In 1802, a league of as‐yet largely undistinguished gentleman created the
Edinburgh Review
. Instantly successful in attracting attention and ultimately triumphant in reshaping public discourse across a range of literary and political issues for a middle‐class populous, the
Edinburgh
returned the compliment, by transforming this set of men into some of the most well known, influential, and extraordinary in Romantic‐era Great Britain. While contributors over the first 20 years of the
Edinburgh's
existence included Walter Scott, William Hazlitt, Robert Malthus, and (albeit only for one article), Samuel Taylor Coleridge, its progenitors – Sydney Smith, Francis Jeffrey, Francis Horner, and Henry Brougham – exemplified and magnified the journal's Whig agenda and literary programme.
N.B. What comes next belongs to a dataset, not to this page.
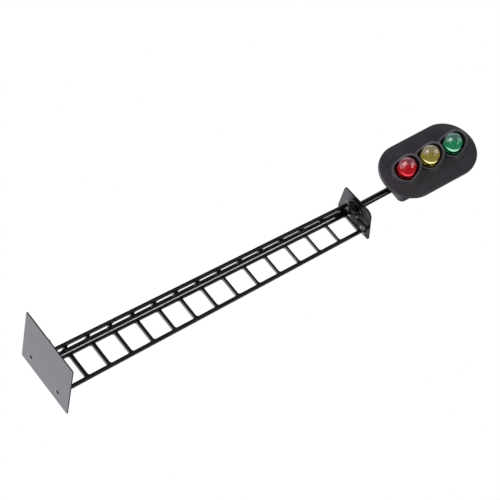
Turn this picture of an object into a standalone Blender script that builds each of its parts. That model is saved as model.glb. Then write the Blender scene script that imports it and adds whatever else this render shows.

Despite the official anonymity of the journal – only the Edinburgh publisher Archibald Constable and London distributor Thomas Longman were announced on the title pages – the public quickly became aware of the primary authors and editors of the journal. (In a comic exchange, Hazlitt, who wrote that being an
Edinburgh
reviewer was the highest rank of literary society, was told by Jeffrey that the latter could not vouch for him as an
Edinburgh
author because of the policy of anonymity, and, in the same letter, was reminded by Jeffrey of the due date for an article.)